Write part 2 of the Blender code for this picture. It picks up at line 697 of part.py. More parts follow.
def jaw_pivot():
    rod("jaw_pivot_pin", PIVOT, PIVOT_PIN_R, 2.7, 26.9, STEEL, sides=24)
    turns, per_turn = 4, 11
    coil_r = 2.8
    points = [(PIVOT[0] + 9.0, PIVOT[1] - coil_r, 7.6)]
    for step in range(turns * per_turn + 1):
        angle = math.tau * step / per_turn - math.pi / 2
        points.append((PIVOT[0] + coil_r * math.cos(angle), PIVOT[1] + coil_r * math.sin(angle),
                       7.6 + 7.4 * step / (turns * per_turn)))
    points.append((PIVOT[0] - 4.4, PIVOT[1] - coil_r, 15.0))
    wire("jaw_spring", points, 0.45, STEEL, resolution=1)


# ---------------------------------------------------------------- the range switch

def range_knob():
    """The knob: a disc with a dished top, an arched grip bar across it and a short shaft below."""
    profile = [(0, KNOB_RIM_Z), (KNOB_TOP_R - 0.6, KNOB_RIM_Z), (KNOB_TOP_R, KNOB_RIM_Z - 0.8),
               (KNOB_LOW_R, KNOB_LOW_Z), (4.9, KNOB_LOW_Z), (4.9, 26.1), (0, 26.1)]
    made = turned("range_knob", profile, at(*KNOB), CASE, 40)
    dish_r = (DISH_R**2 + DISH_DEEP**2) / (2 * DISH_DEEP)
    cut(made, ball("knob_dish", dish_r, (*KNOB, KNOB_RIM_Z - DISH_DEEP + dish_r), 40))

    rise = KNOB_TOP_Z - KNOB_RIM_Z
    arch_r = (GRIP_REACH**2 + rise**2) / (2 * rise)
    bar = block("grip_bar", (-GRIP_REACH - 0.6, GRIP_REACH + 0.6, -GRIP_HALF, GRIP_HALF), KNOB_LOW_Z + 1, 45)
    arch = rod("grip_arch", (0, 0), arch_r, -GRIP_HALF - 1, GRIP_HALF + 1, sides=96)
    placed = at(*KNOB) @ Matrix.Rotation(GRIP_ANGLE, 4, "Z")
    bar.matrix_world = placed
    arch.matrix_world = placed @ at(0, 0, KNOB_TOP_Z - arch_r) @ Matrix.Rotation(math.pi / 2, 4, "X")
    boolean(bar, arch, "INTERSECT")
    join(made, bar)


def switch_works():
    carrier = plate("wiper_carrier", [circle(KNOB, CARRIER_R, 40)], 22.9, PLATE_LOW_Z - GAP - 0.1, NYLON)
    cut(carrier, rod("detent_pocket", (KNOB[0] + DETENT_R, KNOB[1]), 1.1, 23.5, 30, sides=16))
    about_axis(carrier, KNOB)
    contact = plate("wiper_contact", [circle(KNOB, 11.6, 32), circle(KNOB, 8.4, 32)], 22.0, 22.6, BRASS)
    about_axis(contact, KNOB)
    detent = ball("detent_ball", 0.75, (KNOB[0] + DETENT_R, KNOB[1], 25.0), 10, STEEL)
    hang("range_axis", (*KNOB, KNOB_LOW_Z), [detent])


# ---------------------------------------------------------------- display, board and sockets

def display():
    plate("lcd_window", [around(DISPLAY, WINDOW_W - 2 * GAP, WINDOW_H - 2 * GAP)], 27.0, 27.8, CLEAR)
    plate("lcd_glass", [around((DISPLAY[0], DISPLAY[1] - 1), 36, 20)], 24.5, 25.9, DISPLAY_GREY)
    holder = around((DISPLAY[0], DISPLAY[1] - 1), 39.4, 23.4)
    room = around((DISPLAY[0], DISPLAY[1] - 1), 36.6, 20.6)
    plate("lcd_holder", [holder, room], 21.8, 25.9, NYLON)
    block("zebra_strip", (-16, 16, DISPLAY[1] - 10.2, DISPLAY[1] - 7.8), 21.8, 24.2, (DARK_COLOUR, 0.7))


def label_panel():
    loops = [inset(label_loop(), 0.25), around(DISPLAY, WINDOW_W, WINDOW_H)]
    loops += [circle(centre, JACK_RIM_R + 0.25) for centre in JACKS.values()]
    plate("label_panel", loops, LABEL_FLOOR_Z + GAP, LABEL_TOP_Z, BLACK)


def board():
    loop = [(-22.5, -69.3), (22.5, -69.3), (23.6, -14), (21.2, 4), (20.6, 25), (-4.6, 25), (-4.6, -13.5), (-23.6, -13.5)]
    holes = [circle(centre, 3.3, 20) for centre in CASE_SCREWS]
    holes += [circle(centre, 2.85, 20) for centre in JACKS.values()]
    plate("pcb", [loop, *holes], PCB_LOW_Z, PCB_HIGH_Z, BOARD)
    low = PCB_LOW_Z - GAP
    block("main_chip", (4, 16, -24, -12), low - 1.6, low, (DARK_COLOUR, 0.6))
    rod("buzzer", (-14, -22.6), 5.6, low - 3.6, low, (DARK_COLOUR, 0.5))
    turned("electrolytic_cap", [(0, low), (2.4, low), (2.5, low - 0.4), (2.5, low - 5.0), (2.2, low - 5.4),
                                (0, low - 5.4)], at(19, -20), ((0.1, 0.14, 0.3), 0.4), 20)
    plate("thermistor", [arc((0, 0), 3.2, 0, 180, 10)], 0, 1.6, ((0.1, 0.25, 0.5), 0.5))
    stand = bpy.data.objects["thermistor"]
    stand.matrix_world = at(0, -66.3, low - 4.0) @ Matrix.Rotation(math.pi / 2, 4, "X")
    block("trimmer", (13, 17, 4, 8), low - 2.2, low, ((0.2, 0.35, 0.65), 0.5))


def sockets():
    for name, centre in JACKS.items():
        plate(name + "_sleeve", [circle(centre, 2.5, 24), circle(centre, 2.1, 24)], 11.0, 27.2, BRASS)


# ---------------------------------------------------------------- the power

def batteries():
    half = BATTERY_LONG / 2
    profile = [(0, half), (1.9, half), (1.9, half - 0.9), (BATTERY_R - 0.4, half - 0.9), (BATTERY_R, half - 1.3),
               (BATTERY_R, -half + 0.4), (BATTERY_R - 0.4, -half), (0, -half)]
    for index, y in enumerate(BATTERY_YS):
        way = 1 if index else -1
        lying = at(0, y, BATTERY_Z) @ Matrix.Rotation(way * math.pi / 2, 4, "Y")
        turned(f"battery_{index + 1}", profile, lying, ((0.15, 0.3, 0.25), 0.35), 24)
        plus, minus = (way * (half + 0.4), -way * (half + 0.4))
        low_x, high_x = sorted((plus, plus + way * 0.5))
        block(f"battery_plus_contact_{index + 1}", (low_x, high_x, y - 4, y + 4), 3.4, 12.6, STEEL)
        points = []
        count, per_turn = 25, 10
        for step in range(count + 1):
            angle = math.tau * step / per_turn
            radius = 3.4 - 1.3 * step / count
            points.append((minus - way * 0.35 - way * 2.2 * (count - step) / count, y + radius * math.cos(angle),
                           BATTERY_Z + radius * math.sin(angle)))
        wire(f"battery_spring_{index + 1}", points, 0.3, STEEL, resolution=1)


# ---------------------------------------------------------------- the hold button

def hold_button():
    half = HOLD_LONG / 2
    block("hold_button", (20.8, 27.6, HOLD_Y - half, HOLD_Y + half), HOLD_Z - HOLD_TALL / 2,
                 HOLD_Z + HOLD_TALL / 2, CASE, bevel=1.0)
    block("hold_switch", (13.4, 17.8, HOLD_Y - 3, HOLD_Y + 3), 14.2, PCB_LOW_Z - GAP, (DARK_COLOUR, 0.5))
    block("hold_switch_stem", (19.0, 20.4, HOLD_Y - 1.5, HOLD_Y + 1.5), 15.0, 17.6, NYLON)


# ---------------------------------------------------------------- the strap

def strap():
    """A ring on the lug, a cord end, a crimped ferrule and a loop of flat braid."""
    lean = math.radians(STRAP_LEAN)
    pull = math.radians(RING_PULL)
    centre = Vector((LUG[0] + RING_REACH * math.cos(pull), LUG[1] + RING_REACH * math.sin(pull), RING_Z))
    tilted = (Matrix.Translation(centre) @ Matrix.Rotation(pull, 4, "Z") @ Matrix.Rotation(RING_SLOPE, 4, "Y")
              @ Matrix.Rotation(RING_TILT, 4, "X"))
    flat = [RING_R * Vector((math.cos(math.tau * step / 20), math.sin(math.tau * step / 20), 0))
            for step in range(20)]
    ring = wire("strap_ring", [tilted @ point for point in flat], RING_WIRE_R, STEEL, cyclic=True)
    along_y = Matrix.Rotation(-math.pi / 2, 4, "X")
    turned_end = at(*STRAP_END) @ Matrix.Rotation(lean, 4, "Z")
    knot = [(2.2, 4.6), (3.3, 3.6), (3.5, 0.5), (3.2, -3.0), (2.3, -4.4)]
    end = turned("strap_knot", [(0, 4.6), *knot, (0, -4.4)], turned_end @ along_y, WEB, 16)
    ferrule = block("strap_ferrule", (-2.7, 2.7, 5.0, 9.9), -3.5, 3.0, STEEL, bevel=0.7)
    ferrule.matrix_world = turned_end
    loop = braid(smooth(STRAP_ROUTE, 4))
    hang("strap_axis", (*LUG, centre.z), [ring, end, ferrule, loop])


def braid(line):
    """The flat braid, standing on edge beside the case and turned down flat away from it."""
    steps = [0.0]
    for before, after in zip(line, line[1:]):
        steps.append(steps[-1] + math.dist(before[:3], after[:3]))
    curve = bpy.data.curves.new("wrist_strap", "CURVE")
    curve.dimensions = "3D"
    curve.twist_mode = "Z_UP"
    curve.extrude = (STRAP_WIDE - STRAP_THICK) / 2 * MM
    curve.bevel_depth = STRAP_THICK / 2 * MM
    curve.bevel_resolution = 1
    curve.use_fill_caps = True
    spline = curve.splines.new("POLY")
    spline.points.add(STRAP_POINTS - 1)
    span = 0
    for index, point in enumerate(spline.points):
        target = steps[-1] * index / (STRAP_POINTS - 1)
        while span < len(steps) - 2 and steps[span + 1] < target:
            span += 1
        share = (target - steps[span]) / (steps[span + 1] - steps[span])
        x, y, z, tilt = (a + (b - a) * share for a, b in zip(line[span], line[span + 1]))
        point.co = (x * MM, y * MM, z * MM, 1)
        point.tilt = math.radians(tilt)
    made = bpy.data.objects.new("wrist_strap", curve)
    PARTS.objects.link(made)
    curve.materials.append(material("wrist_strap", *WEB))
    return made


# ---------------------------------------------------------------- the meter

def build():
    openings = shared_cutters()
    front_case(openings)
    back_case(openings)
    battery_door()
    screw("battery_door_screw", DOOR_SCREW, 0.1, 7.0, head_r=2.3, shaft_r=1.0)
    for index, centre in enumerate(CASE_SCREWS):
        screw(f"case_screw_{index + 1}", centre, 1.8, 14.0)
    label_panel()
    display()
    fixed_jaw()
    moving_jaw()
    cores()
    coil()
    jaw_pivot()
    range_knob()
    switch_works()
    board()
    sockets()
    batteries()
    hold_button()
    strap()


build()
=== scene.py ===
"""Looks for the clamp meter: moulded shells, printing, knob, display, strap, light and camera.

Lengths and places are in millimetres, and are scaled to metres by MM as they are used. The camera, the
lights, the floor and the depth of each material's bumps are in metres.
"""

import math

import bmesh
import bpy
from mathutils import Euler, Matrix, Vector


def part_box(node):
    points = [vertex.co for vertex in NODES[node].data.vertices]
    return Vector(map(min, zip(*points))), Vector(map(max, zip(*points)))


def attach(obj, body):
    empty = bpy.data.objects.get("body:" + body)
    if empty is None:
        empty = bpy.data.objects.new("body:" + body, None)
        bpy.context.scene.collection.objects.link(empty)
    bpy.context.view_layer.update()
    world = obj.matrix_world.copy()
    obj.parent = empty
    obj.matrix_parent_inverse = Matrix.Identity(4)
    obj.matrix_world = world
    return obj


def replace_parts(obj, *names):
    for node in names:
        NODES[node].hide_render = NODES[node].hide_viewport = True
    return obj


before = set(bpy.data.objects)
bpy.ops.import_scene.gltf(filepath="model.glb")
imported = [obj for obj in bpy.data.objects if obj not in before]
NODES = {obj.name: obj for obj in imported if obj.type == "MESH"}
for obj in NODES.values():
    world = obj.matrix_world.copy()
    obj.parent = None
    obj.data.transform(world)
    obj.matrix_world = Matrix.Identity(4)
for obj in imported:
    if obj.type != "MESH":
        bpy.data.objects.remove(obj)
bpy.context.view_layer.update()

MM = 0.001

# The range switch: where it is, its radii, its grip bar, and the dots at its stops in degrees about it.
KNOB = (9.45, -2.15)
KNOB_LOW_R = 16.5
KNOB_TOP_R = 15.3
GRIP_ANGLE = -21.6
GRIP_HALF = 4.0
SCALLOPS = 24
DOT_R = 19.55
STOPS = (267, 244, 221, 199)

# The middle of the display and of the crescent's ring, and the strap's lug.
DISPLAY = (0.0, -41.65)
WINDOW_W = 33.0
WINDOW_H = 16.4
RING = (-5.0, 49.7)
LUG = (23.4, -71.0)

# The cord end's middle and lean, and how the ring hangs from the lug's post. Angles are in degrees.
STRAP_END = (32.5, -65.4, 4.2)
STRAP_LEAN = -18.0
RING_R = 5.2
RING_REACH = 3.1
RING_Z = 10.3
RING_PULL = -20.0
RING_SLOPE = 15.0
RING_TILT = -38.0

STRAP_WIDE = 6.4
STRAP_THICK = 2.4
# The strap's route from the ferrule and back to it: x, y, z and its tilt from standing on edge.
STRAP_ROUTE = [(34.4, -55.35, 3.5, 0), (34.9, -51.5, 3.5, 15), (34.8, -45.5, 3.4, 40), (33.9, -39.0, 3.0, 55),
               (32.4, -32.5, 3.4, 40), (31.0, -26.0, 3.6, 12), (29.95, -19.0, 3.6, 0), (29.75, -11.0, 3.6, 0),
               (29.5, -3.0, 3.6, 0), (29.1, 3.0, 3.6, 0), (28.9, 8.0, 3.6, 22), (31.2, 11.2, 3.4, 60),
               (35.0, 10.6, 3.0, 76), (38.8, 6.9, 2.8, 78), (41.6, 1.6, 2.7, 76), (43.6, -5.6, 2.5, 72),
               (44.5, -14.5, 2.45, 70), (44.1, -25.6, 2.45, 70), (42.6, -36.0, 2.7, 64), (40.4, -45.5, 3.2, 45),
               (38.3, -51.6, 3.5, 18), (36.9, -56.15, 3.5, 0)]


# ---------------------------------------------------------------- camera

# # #

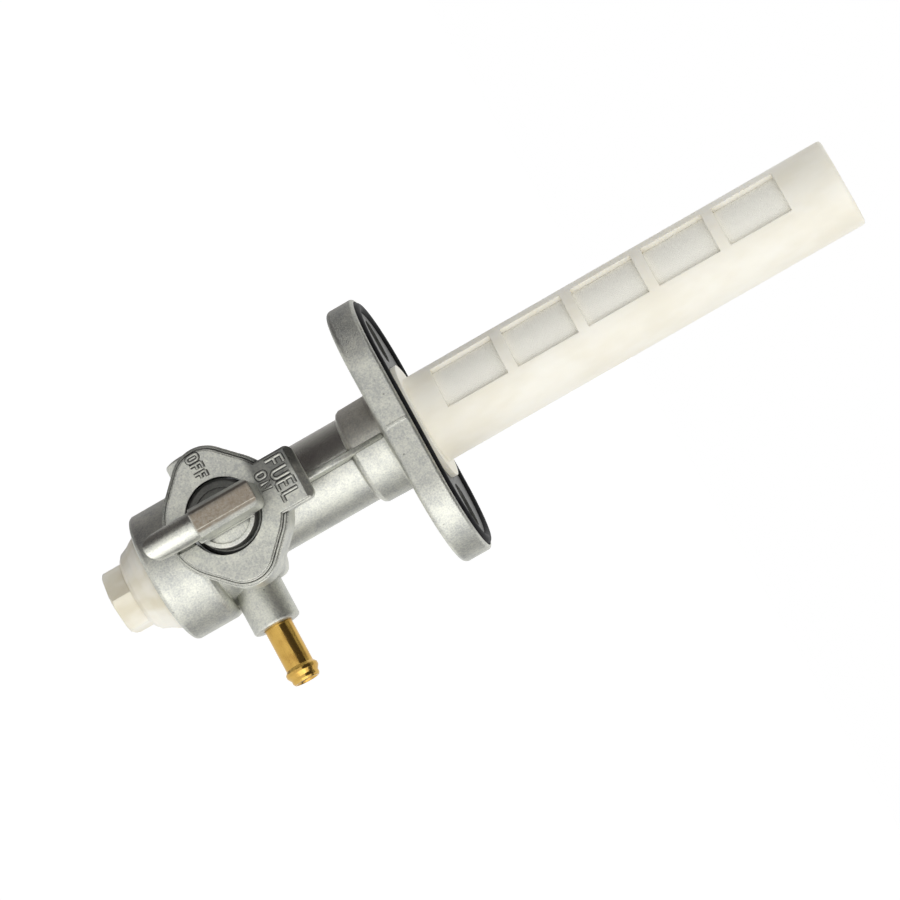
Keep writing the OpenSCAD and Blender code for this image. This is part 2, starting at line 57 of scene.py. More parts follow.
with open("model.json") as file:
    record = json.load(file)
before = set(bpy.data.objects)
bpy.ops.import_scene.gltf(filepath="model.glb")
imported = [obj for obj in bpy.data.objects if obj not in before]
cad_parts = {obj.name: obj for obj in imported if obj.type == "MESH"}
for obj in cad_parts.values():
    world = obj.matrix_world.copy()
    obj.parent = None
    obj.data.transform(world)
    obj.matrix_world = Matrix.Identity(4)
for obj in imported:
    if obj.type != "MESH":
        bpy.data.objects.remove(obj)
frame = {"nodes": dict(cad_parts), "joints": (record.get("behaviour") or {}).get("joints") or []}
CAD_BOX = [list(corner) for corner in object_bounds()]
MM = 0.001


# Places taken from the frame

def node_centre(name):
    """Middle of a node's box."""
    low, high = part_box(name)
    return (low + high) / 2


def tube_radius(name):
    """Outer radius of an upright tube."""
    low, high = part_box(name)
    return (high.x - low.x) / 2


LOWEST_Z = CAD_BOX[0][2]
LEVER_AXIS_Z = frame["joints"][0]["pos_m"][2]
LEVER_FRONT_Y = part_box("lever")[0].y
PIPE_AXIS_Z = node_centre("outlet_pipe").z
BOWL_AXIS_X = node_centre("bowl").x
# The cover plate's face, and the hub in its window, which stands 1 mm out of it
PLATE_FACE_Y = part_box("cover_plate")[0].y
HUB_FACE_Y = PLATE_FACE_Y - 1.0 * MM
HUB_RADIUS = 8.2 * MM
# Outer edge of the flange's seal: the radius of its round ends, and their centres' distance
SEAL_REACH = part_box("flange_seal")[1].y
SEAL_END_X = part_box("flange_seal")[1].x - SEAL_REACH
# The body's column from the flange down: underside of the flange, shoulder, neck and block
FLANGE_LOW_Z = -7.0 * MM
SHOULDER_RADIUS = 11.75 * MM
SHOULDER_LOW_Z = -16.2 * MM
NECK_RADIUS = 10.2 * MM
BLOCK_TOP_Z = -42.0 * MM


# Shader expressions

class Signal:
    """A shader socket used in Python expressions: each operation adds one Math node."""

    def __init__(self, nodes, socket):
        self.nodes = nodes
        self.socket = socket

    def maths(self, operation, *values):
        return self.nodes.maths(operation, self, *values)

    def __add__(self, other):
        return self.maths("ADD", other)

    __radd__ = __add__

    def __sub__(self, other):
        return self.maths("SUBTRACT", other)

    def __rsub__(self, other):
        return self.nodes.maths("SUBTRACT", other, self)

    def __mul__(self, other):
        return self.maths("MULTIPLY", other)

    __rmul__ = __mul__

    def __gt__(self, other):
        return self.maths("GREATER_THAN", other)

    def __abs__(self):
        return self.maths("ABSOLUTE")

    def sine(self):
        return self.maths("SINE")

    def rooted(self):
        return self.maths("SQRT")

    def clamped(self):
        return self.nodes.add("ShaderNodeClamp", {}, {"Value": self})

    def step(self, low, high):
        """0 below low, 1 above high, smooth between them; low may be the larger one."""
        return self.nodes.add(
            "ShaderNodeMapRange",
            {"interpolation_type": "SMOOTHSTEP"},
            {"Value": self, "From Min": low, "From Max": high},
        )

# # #

◆ **GIVEN EXERCISE**
Exactly reproduce the stretch from the line with "for index, centre" through the line with "light and camera.", including both ends and nothing else.

◆ **ANSWER TO THE TASK**
    for index, centre in enumerate(CASE_SCREWS):
        screw(f"case_screw_{index + 1}", centre, 1.8, 14.0)
    label_panel()
    display()
    fixed_jaw()
    moving_jaw()
    cores()
    coil()
    jaw_pivot()
    range_knob()
    switch_works()
    board()
    sockets()
    batteries()
    hold_button()
    strap()


build()
=== scene.py ===
"""Looks for the clamp meter: moulded shells, printing, knob, display, strap, light and camera.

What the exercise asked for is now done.